THE ARTIST AND THE BEAUTY OF PURE CINEMA: “It takes a lot of skill to be able to write and direct pure cinema, so it’s understandable that movie audiences experience it so rarely.”

ROMNEY’S NEW HAMPSHIRE VICTORY SPEECH ONLINE; takeaway soundbite here:

President Obama wants to put free enterprise on trial. In the last few days, we have seen some desperate Republicans join forces with him. This is such a mistake for our Party and for our nation.  This country already has a leader who divides us with the bitter politics of envy.

Though as James Taranto noted today, vetting Romney’s record as a businessman now does him several potential favors.

UPDATE: Bryan Preston adds, “All of these candidates and the one in South Carolina can deliver fine speeches. All of them. The question that isn’t being asked, but should be, is can they lead the country in the right direction? What do their records tell you about their ability to be greater than the sum of their words?”

RAND SIMBERG ON the “Lunar Yellow Peril:”

I think that, when it comes to militarily useful lunar bases, the burden of proof is on those proposing them, and there’s nothing in Cal Thomas’s column to indicate that he’s given it any deep thought, except that anything the Chinese choose to do must be nefarious. I’ll take this threat seriously when I see it described, using real-world physics, and yes, show your work. Beyond that, I’d like an explanation of how a rival navigation system can “jam or make mischief” with our own, in a way that couldn’t be done much more cost effectively.

That is not, of course, to say that it isn’t in general worthwhile to have a lunar base. Bob Bigelow has been issuing warnings for almost a year that the Chinese want to claim the entire place, for reasons of national prestige. This would be in violation of the Outer Space Treaty, which prohibits claims of national sovereignty, though they could of course withdraw, and bribe the General Assembly to go along. And to me, the question is, how would they physically defend such a claim? The moon isn’t a small place (its surface area is equivalent to a significant fraction of that of earth’s continents). If there is such a concern, one way to preempt it might be to pass the Space Settlement Prize Act, which would force a recognition of private, but not governmental, claims and prevent anyone from claiming an entire body.

But both the Chinese and NASA are far from being able to affordably get humans to the moon, and until they dramatically change their modi operandi (and we get a new Congress), they’re going to remain so. What both government space agencies should fear is Bigelow and SpaceX establishing a lunar base, and rendering them both irrelevant.

Read the whole thing.

BARACK HUSSEIN GINGRICH: In his Best of the Web column today, James Taranto writes that Gingrich is desperate, angry, “and he’s doing Romney a favor:”

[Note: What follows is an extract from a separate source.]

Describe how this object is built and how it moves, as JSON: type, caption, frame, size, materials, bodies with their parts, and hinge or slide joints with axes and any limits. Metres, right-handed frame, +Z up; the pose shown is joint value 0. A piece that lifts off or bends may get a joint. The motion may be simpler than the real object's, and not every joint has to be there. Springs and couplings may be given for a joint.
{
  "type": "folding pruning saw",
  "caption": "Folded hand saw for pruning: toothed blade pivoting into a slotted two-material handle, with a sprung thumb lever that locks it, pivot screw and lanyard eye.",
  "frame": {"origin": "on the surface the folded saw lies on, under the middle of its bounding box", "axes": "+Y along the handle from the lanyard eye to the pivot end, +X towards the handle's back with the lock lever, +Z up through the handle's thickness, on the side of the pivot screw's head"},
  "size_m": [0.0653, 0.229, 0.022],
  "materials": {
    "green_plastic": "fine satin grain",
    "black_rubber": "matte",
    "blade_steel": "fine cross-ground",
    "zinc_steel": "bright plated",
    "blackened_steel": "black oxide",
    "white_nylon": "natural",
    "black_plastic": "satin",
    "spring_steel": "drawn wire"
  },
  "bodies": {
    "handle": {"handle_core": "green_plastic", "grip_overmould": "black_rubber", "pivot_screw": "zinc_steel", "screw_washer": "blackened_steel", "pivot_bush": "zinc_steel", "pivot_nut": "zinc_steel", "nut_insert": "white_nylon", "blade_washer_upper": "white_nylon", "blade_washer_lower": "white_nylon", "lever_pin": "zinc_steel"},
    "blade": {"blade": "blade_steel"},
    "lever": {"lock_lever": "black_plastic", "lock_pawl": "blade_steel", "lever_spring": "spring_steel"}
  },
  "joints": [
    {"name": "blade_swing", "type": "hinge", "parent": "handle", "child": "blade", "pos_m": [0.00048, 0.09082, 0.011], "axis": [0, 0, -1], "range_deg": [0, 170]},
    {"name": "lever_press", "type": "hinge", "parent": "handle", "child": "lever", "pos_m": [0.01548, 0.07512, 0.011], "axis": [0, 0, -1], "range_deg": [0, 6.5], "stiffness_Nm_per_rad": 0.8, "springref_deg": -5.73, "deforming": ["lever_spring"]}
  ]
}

By attacking now, Gingrich ensures that it won’t be the first voters hear about the matter, which will take some of the sting out of the Obama attacks. He’s also acting as a proxy for the president–call him Barack Hussein Gingrich–giving Romney the chance to practice and improve his defense, something he unquestionably needs to do.

Contrariwise, if Romney is incapable of learning to defend himself effectively, Republicans are better off learning that now, while there’s still time to nominate someone else.